> [REQUIREMENT] Copy out the lines that have "which" in them.

> [GIVEN RECORDS]
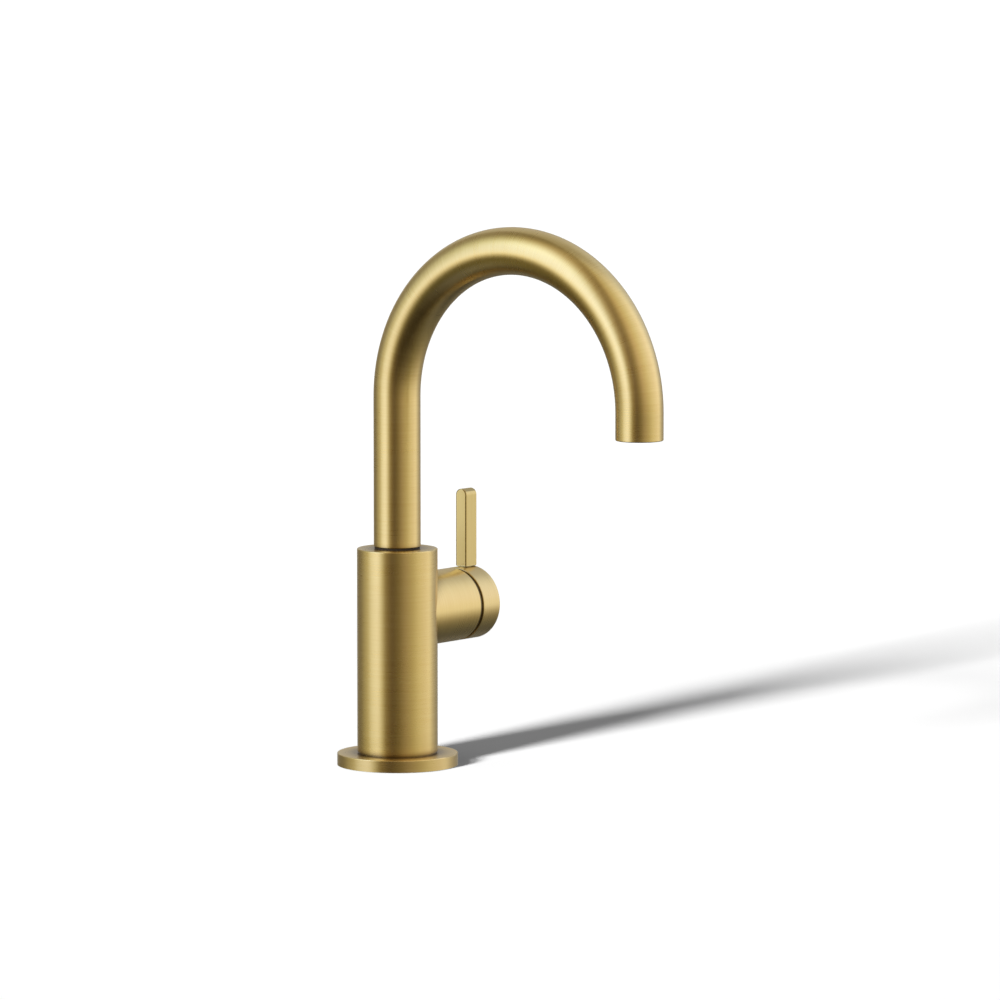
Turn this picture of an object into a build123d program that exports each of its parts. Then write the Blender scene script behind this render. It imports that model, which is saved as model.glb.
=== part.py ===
from build123d import *
import os
from math import cos, radians, sin, sqrt

# A single lever beverage faucet for one hole in a worktop.
# Millimetres, +Z up, origin where the faucet's own axis meets the worktop.
# The spout reaches along -Y and the handle's axis points along +X.

# Base plate
plate_dia = 57.2
plate_thick = 5.7
plate_edge = 0.4
gasket_inner_dia = 39.0
gasket_width = 6.6
gasket_thick = 1.8
gasket_clear = 0.2

# Body
body_dia = 38.1
body_top = 103.0
body_edge = 0.5
foot_relief = 0.8
foot_relief_height = 0.8
spigot_wall = 2.8
spigot_depth = 4.2
spigot_clear = 0.1
inlet_dia = 11.0
drill_tip_angle = 118.0

# Mounting shank, nut and washers under the worktop
deck_thick = 25.0
shank_dia = 26.0
shank_in_body = 18.0
shank_below_nut = 4.0
shank_bore_dia = 14.0
shank_nose_dia = 21.8
shank_nose_length = 6.5
seal_bore_clear = 0.06
shoulder_clear = 0.3
thread_clear = 0.05
inlet_thread_dia = 20.96
inlet_thread_length = 20.0
inlet_thread_chamfer = 1.0
thread_relief_width = 2.0
thread_relief_depth = 1.2
nut_flats = 34.0
nut_thick = 8.0
washer_clear = 0.3
rubber_washer_dia = 44.0
rubber_washer_thick = 3.0
steel_washer_dia = 42.0
steel_washer_thick = 2.0

# O-rings and their grooves
ring_wire = 1.5
ring_squeeze_gap = 0.07
groove_width = 2.2

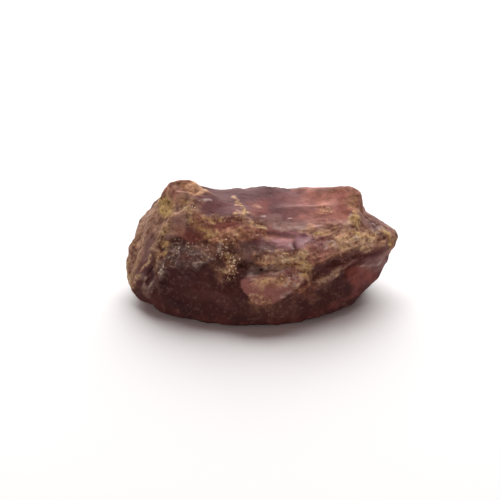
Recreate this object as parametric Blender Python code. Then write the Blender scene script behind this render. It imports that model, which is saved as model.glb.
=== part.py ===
"""A rough garnet crystal: one broken, stained stone that lies on its broad side.

Run with blender --background --python part.py, or from Blender's text editor. Metres, +Z up; the ridge lines
and reliefs below are in millimetres. The origin is at the middle of the stone's box, on the plane it rests on.

Named ridge lines are joined by triangles into a cage, the cage is covered with a dense skin of points, the skin
is softened and carved with chips, bands and hollows, and the result is thinned and cut flat underneath.
"""

import itertools

import bmesh
import bpy
import numpy as np

# Driving dimensions
LENGTH_MM = 24.0        # the stone's length along X
FACES = 9000            # triangles left after thinning
MM = 0.001

# A ball point's place is this core times its direction, plus a distance along it: rays leave a line inside the
# long stone, not one point. The core and the centre are in millimetres.
CENTRE = np.array((0.0, 0.4, 4.4))
CORE = np.array((6.5, 0.5, 0.0))
FARTHEST = 12.0
CELLS = 128
SOFTENING_ROUNDS = 4

# Ridge lines: where the stone's faces meet, from its knob at the left to its lobe at the right.
RIDGES = {
    "knob": [(-8.4, 2.2, 9.3), (-8.0, 2.4, 10.0), (-7.2, 2.6, 10.2), (-6.2, 2.8, 10.2), (-5.1, 3.2, 8.9),
             (-7.4, 1.2, 9.8), (-6.3, 1.4, 9.7), (-7.0, 0.6, 9.0)],
    "knob_back": [(-8.2, 3.6, 8.7), (-7.2, 4.2, 9.0), (-5.9, 4.2, 8.3)],
    "back_edge": [(-3.9, 3.4, 8.5), (-2.5, 3.5, 8.5), (-0.9, 3.6, 8.8), (1.0, 3.7, 8.9), (2.6, 3.8, 8.5),
                  (4.2, 3.7, 8.5)],
    "shoulder": [(5.7, 3.4, 9.0), (7.1, 3.1, 9.4), (8.1, 2.7, 9.4), (8.8, 2.4, 9.0), (9.1, 2.1, 8.3),
                 (9.1, 1.6, 7.4)],
    "shoulder_back": [(6.6, 4.5, 8.3), (8.2, 4.1, 8.4), (9.3, 3.1, 6.5)],
    "lobe_top": [(10.2, 2.2, 6.5), (11.2, 2.0, 5.9), (11.9, 1.6, 5.4), (12.0, 1.2, 5.2)],
    "table": [(-6.0, 1.5, 9.3), (-3.1, 1.4, 8.5), (0.8, 1.2, 8.2), (4.6, 1.8, 7.9), (7.3, 1.2, 8.6)],
    "table_front": [(-6.3, -0.1, 8.4), (-4.9, -0.4, 8.1), (-3.1, -0.6, 8.2), (-1.6, -0.6, 8.3), (-0.1, -1.1, 7.6),
                    (1.7, -1.3, 7.3), (3.4, -1.4, 7.3), (5.2, -1.2, 7.5), (7.2, -0.7, 7.5), (8.3, 0.2, 7.7)],
    "left_ridge": [(-7.7, -0.5, 8.1), (-8.4, -1.0, 7.1), (-8.8, -1.5, 6.2), (-9.1, -2.0, 5.1), (-9.5, -2.4, 3.7),
                   (-9.9, -2.7, 2.1), (-9.5, -2.9, 0.8)],
    "upper_front": [(-6.6, -0.8, 7.3), (-7.2, -1.7, 6.3), (-5.5, -2.0, 6.5), (-4.1, -3.1, 5.8), (-2.5, -2.5, 6.5),
                    (-0.9, -2.2, 6.9), (0.5, -2.2, 6.8), (2.1, -2.5, 6.7), (3.6, -2.3, 7.0), (5.3, -2.1, 6.8),
                    (7.1, -1.6, 6.6), (8.5, -0.6, 6.9), (10.1, 0.0, 6.2), (11.7, 0.5, 4.8)],
    "ledge": [(-8.5, -2.7, 4.8), (-6.1, -3.5, 5.2), (-4.1, -4.0, 5.1), (-2.5, -4.1, 5.0), (-1.3, -3.6, 5.5),
              (0.4, -3.7, 5.8), (2.1, -3.8, 5.9), (3.8, -3.4, 5.9), (5.6, -2.8, 6.1), (7.2, -2.2, 6.2),
              (8.7, -1.5, 6.2), (10.1, -0.8, 5.7)],
    "under_ledge": [(4.5, -3.4, 4.6), (5.9, -2.6, 4.8), (7.6, -1.8, 5.0), (9.3, -1.2, 4.8), (11.1, 0.0, 3.9)],
    "plate": [(-1.5, -4.3, 4.5), (0.3, -4.2, 4.9), (2.4, -4.2, 5.2), (3.8, -4.0, 5.0), (3.7, -4.8, 4.0),
              (2.6, -5.5, 3.0), (1.0, -5.8, 2.7), (-0.8, -5.7, 3.1), (-1.6, -5.0, 3.7), (0.8, -5.2, 4.1)],
    "belly": [(-8.1, -3.5, 3.0), (-5.7, -4.6, 3.3), (-3.4, -5.2, 3.3), (-1.4, -5.8, 2.0), (1.2, -5.9, 1.8),
              (4.0, -5.0, 2.5), (5.3, -3.9, 3.4), (5.6, -4.2, 2.0), (6.9, -2.8, 4.1), (7.4, -3.1, 2.4),
              (8.3, -2.1, 3.5), (9.5, -1.3, 3.5)],
    "foot": [(-8.8, -3.5, 0.5), (-7.4, -4.4, 0.5), (-5.7, -5.1, 0.5), (-3.9, -5.6, 0.5), (-1.8, -5.9, 0.5),
             (0.5, -6.0, 0.6), (3.4, -5.6, 0.5), (5.2, -4.8, 0.5), (6.9, -3.8, 0.6), (8.2, -2.9, 0.8),
             (9.1, -2.1, 1.4), (10.0, -1.3, 1.9), (10.8, -0.5, 2.5), (11.3, 0.1, 3.1), (11.5, 0.5, 4.2)],
    "left_side": [(-8.7, 1.6, 8.6), (-9.2, 1.5, 7.8), (-9.8, 1.4, 7.1), (-10.4, 1.3, 6.3), (-11.0, 1.0, 5.3),
                  (-11.5, 0.7, 4.4), (-12.0, 0.2, 3.3), (-12.0, -0.3, 2.6), (-11.8, -1.1, 1.7), (-11.4, -1.8, 1.2),
                  (-10.4, -2.4, 0.9)],
    "left_face": [(-9.6, 0.0, 6.2), (-10.3, -0.8, 4.6), (-10.6, -1.5, 2.9)],
    "back_crest": [(-9.4, 3.2, 7.5), (-6.4, 5.2, 7.4), (-3.0, 5.0, 7.5), (0.4, 5.4, 7.6), (3.6, 5.0, 7.9),
                   (10.6, 3.4, 5.6)],
    "back_upper": [(-10.8, 2.9, 5.8), (-8.4, 4.8, 6.4), (-4.6, 5.9, 6.2), (-1.0, 6.0, 5.8), (2.6, 6.3, 5.6),
                   (6.2, 5.8, 6.4), (9.0, 4.8, 5.6)],
    "back_middle": [(-11.2, 2.6, 3.4), (-8.2, 5.3, 3.8), (-4.4, 6.2, 3.0), (0.4, 6.5, 3.4), (4.4, 6.4, 2.8),
                    (7.9, 5.5, 3.2), (10.6, 3.0, 3.4)],
    "back_foot": [(-11.0, 1.6, 1.0), (-8.8, 4.2, 1.0), (-4.8, 5.5, 0.6), (-0.4, 5.9, 0.5), (4.0, 5.7, 0.6),
                  (7.6, 4.2, 0.8), (9.8, 2.2, 1.2), (9.2, 0.2, 0.9)],
    "rest_rim": [(-8.2, -2.3, -0.6), (-5.3, -3.9, -0.6), (-1.6, -4.8, -0.6), (2.8, -4.4, -0.6), (6.0, -2.8, -0.6),
                 (7.8, 0.2, -0.6), (6.6, 3.0, -0.6), (2.6, 4.6, -0.6), (-2.6, 4.5, -0.6), (-7.2, 3.2, -0.6),
                 (-9.2, 0.6, -0.6), (0.0, 0.4, -0.6)],
}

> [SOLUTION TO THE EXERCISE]
Turn this picture of an object into a build123d program that exports each of its parts. Then write the Blender scene script behind this render. It imports that model, which is saved as model.glb.
Recreate this object as parametric Blender Python code. Then write the Blender scene script behind this render. It imports that model, which is saved as model.glb.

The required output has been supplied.